Excerpted records:
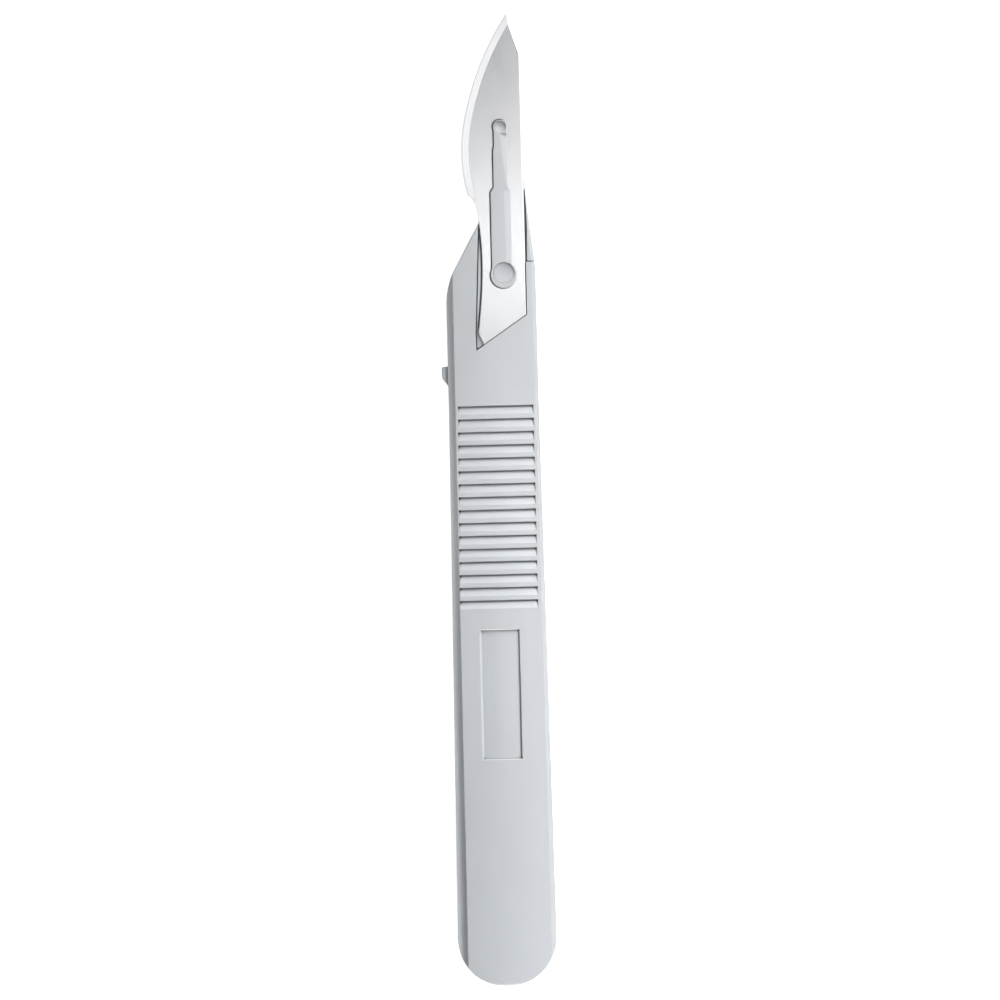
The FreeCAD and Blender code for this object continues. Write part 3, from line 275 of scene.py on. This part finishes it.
# louvred strip near the handle's right side, its cells turned towards the butt
for i in range(20):
    y = -0.10 + 0.02 * i
    power = 0.0040 if y < 0.02 else 0.0036
    area("louvre_%02d" % i, (0.040, y + 0.01, 0.045), (0.0, y - 0.06, 0.003), 0.035, 0.018, power, spread=80)
# long box nearly overhead, which gives the crowned face its sheen
far("sheen_top", (0.1, 0.0, 0.995), 0.5, 0.4, 0.06, 0.11)
# low strip near the handle's left side, for the cove
area("left_strip", (-0.032, 0.0, 0.030), (0.0, 0.0, 0.003), 0.02, 0.22, 0.0073)
# low light from the butt's end
far("butt_low", (0.0, -1.0, 0.09), 0.35, 0.1, 0.03, 1.0, (0, -0.08, 0.002))
# small soft boxes straight above, which the steel mirrors
for i, (y, power) in enumerate(((0.042, 0.0039), (0.059, 0.0114))):
    area("above_%d" % i, (0.002, y, 0.3), (0.002, y, 0), 0.09, 0.017, power)
# card on the left, which the ground bevel mirrors
area("left_card", (-0.095, 0.09, 0.3), (0.0, 0.07, 0), 0.22, 0.08, 0.075)
# card on the right, which the face's right side and the spine's broken edge mirror
far("right_card", (0.6, 0.15, 0.79), 0.42, 0.25, 0.1, 0.129, (0, 0.06, 0))

# ---------------------------------------------------------------- camera
cam_data = bpy.data.cameras.new("camera")
cam = bpy.data.objects.new("camera", cam_data)
scene.collection.objects.link(cam)
scene.camera = cam
cam_data.type = "PERSP"
cam_data.sensor_width = 36.0
cam_data.sensor_fit = "HORIZONTAL"
cam_data.lens = 200.0
cam_data.clip_start, cam_data.clip_end = 0.05, 10.0

FRAME = 169.6 * MM          # width that the picture spans at the handle's face
ROLL = math.radians(1.41)   # the handle's lean in the picture
face_z = 3.9 * MM
distance = FRAME * cam_data.lens / cam_data.sensor_width
# where the middle of the picture lies in the row frame
centre = Vector((0.817 * MM, -0.075 * MM, 0))
cam.location = (centre.x, centre.y, face_z + distance)
cam.rotation_mode = "XYZ"
cam.rotation_euler = (0, 0, -ROLL)

scene.view_settings.view_transform = "Standard"
scene.view_settings.look = "None"
scene.view_settings.exposure = 0.0
scene.view_settings.gamma = 1.0
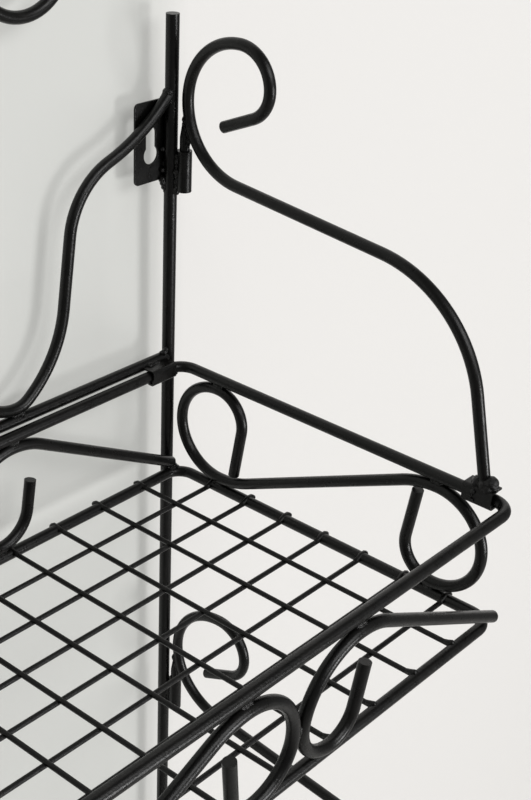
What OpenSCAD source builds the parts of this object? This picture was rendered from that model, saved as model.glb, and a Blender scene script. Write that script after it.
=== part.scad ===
// Wall shelf bent from round steel rod. Two posts carry two wire trays, and each tray hangs in front
// from two scroll arms that swing inwards on upright pins.
// Millimetres, +Z up. The wall is the plane Y = 0 and the shelf stands out towards -Y.
// The origin lies midway between the screw seats of the two keyhole plates.

/* [Rod stock] */
// Diameter of the two posts
post_d = 8; // [7:0.5:10]
// Diameter of the rod in rails, scrolls, arms and crossbars
rod_d = 7; // [6:0.5:8]
// Diameter of the floor wires
wire_d = 3; // [2:0.5:4]
// Thickness of the sheet in hooks and clips
sheet = 1.2; // [0.8:0.1:1.6]

/* [Wall frame] */
// Distance between the post axes
post_gap = 348; // [320:1:400]
// Height of the post tops above the screw seats
post_rise = 67; // [55:1:120]
// Length of the posts below the lower tray's back rail
post_tail = 98; // [90:1:140]
// Height from one tier to the next
tier_gap = 388; // [370:1:392]
// Height of the crossbar over the tray's back rail
crossbar_lift = 4.5; // [4:0.5:8]
// Height above the post tops at which the crest starts to curl
crest_lift = 33.5; // [20:0.5:80]

/* [Keyhole plates] */
// Width of a plate
plate_w = 30; // [26:1:40]
// Height of a plate
plate_h = 49; // [44:1:60]
// Thickness of a plate
plate_t = 1.5; // [1:0.1:1.8]
// Height of a plate's lower edge below the screw seats
plate_drop = 31; // [28:1:40]
// Corner radius of a plate
plate_r = 3; // [1:0.5:6]
// Distance of the screw seats from the post axes
seat_inset = 13.5; // [12:0.5:16]
// Width of the keyhole's slot
slot_w = 5.5; // [4:0.5:6]
// Diameter of the keyhole's round end
entry_d = 8; // [7:0.5:9]
// Distance from the screw seat down to the round end's centre
entry_drop = 14; // [12:0.5:16]

/* [Trays] */
// Depth of a tray between its top rails' centrelines
tray_d = 246; // [220:1:270]
// Height between the centrelines of a tray's two rings
tray_h = 76; // [70:1:84]
// Distance by which a tray's front leans out from its bottom ring to its top ring
front_flare = 4.6; // [0:0.2:8]
// Distance of the front scrolls outside the front rails
front_out = 3; // [0:0.1:4]
// Depth of the upper tray's top ring below the screw seats
tray_drop = 151; // [145:1:160]
// Distance of the side rails outside the post axes
side_out = 3.5; // [3:0.1:4]
// Gap between the posts and a tray's back rails
back_gap = 0.3; // [0.2:0.1:0.8]
// Radius of the rings' corners, to the centreline
corner_r = 12; // [10:0.5:16]
// Number of mesh cells from side to side
cells_wide = 10; // [8:1:12]
// Number of mesh cells from back to front
cells_deep = 8; // [6:1:10]
// Depth to which crossing floor wires are pressed into each other
wire_press = 1.5; // [1:0.1:1.8]
// Depth of the upper floor wires' tops below the top of the bottom ring
wire_sink = 0.7; // [0:0.1:2]
// Distance of the side scrolls from the front rail's centreline
scroll_gap = 15.3; // [8:0.1:24]
// Distance of the side scrolls from the back rail's centreline
scroll_back = 2.2; // [0:0.1:10]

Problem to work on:
Print the material once more, exactly.

Written solution:
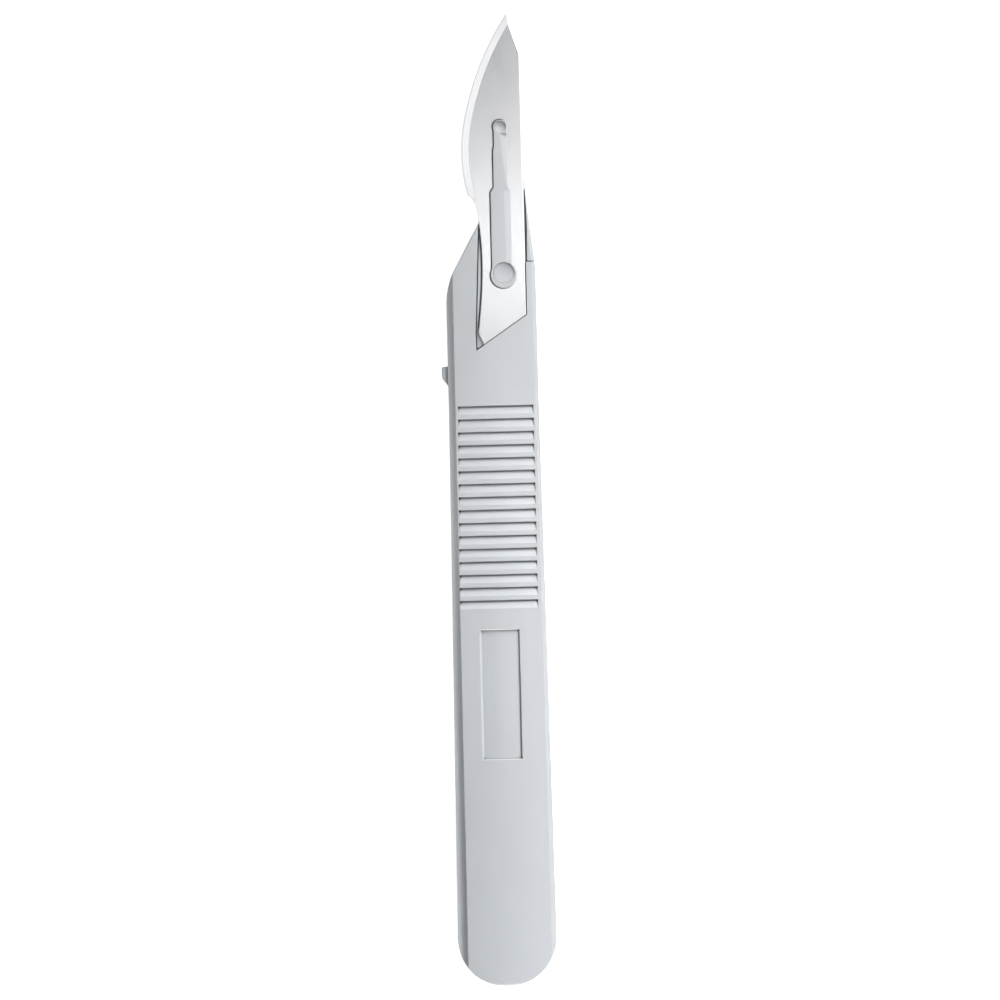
The FreeCAD and Blender code for this object continues. Write part 3, from line 275 of scene.py on. This part finishes it.
# louvred strip near the handle's right side, its cells turned towards the butt
for i in range(20):
    y = -0.10 + 0.02 * i
    power = 0.0040 if y < 0.02 else 0.0036
    area("louvre_%02d" % i, (0.040, y + 0.01, 0.045), (0.0, y - 0.06, 0.003), 0.035, 0.018, power, spread=80)
# long box nearly overhead, which gives the crowned face its sheen
far("sheen_top", (0.1, 0.0, 0.995), 0.5, 0.4, 0.06, 0.11)
# low strip near the handle's left side, for the cove
area("left_strip", (-0.032, 0.0, 0.030), (0.0, 0.0, 0.003), 0.02, 0.22, 0.0073)
# low light from the butt's end
far("butt_low", (0.0, -1.0, 0.09), 0.35, 0.1, 0.03, 1.0, (0, -0.08, 0.002))
# small soft boxes straight above, which the steel mirrors
for i, (y, power) in enumerate(((0.042, 0.0039), (0.059, 0.0114))):
    area("above_%d" % i, (0.002, y, 0.3), (0.002, y, 0), 0.09, 0.017, power)
# card on the left, which the ground bevel mirrors
area("left_card", (-0.095, 0.09, 0.3), (0.0, 0.07, 0), 0.22, 0.08, 0.075)
# card on the right, which the face's right side and the spine's broken edge mirror
far("right_card", (0.6, 0.15, 0.79), 0.42, 0.25, 0.1, 0.129, (0, 0.06, 0))

# ---------------------------------------------------------------- camera
cam_data = bpy.data.cameras.new("camera")
cam = bpy.data.objects.new("camera", cam_data)
scene.collection.objects.link(cam)
scene.camera = cam
cam_data.type = "PERSP"
cam_data.sensor_width = 36.0
cam_data.sensor_fit = "HORIZONTAL"
cam_data.lens = 200.0
cam_data.clip_start, cam_data.clip_end = 0.05, 10.0

FRAME = 169.6 * MM          # width that the picture spans at the handle's face
ROLL = math.radians(1.41)   # the handle's lean in the picture
face_z = 3.9 * MM
distance = FRAME * cam_data.lens / cam_data.sensor_width
# where the middle of the picture lies in the row frame
centre = Vector((0.817 * MM, -0.075 * MM, 0))
cam.location = (centre.x, centre.y, face_z + distance)
cam.rotation_mode = "XYZ"
cam.rotation_euler = (0, 0, -ROLL)

scene.view_settings.view_transform = "Standard"
scene.view_settings.look = "None"
scene.view_settings.exposure = 0.0
scene.view_settings.gamma = 1.0
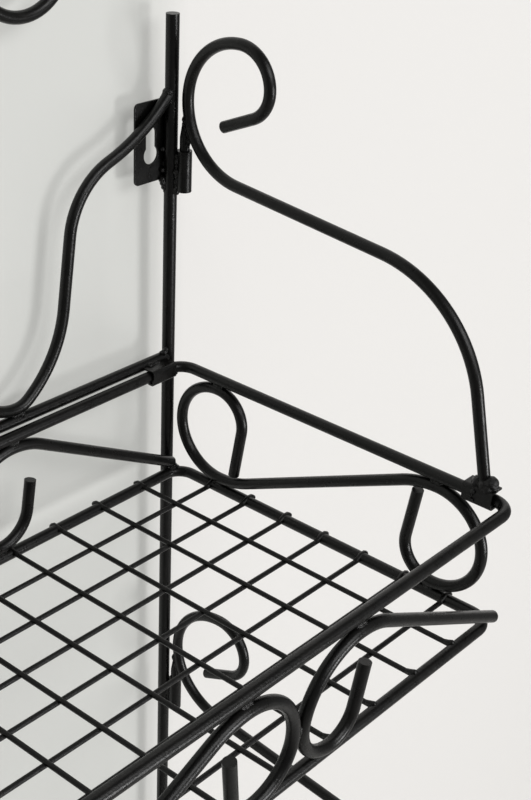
What OpenSCAD source builds the parts of this object? This picture was rendered from that model, saved as model.glb, and a Blender scene script. Write that script after it.
=== part.scad ===
// Wall shelf bent from round steel rod. Two posts carry two wire trays, and each tray hangs in front
// from two scroll arms that swing inwards on upright pins.
// Millimetres, +Z up. The wall is the plane Y = 0 and the shelf stands out towards -Y.
// The origin lies midway between the screw seats of the two keyhole plates.

/* [Rod stock] */
// Diameter of the two posts
post_d = 8; // [7:0.5:10]
// Diameter of the rod in rails, scrolls, arms and crossbars
rod_d = 7; // [6:0.5:8]
// Diameter of the floor wires
wire_d = 3; // [2:0.5:4]
// Thickness of the sheet in hooks and clips
sheet = 1.2; // [0.8:0.1:1.6]

/* [Wall frame] */
// Distance between the post axes
post_gap = 348; // [320:1:400]
// Height of the post tops above the screw seats
post_rise = 67; // [55:1:120]
// Length of the posts below the lower tray's back rail
post_tail = 98; // [90:1:140]
// Height from one tier to the next
tier_gap = 388; // [370:1:392]
// Height of the crossbar over the tray's back rail
crossbar_lift = 4.5; // [4:0.5:8]
// Height above the post tops at which the crest starts to curl
crest_lift = 33.5; // [20:0.5:80]

/* [Keyhole plates] */
// Width of a plate
plate_w = 30; // [26:1:40]
// Height of a plate
plate_h = 49; // [44:1:60]
// Thickness of a plate
plate_t = 1.5; // [1:0.1:1.8]
// Height of a plate's lower edge below the screw seats
plate_drop = 31; // [28:1:40]
// Corner radius of a plate
plate_r = 3; // [1:0.5:6]
// Distance of the screw seats from the post axes
seat_inset = 13.5; // [12:0.5:16]
// Width of the keyhole's slot
slot_w = 5.5; // [4:0.5:6]
// Diameter of the keyhole's round end
entry_d = 8; // [7:0.5:9]
// Distance from the screw seat down to the round end's centre
entry_drop = 14; // [12:0.5:16]

/* [Trays] */
// Depth of a tray between its top rails' centrelines
tray_d = 246; // [220:1:270]
// Height between the centrelines of a tray's two rings
tray_h = 76; // [70:1:84]
// Distance by which a tray's front leans out from its bottom ring to its top ring
front_flare = 4.6; // [0:0.2:8]
// Distance of the front scrolls outside the front rails
front_out = 3; // [0:0.1:4]
// Depth of the upper tray's top ring below the screw seats
tray_drop = 151; // [145:1:160]
// Distance of the side rails outside the post axes
side_out = 3.5; // [3:0.1:4]
// Gap between the posts and a tray's back rails
back_gap = 0.3; // [0.2:0.1:0.8]
// Radius of the rings' corners, to the centreline
corner_r = 12; // [10:0.5:16]
// Number of mesh cells from side to side
cells_wide = 10; // [8:1:12]
// Number of mesh cells from back to front
cells_deep = 8; // [6:1:10]
// Depth to which crossing floor wires are pressed into each other
wire_press = 1.5; // [1:0.1:1.8]
// Depth of the upper floor wires' tops below the top of the bottom ring
wire_sink = 0.7; // [0:0.1:2]
// Distance of the side scrolls from the front rail's centreline
scroll_gap = 15.3; // [8:0.1:24]
// Distance of the side scrolls from the back rail's centreline
scroll_back = 2.2; // [0:0.1:10]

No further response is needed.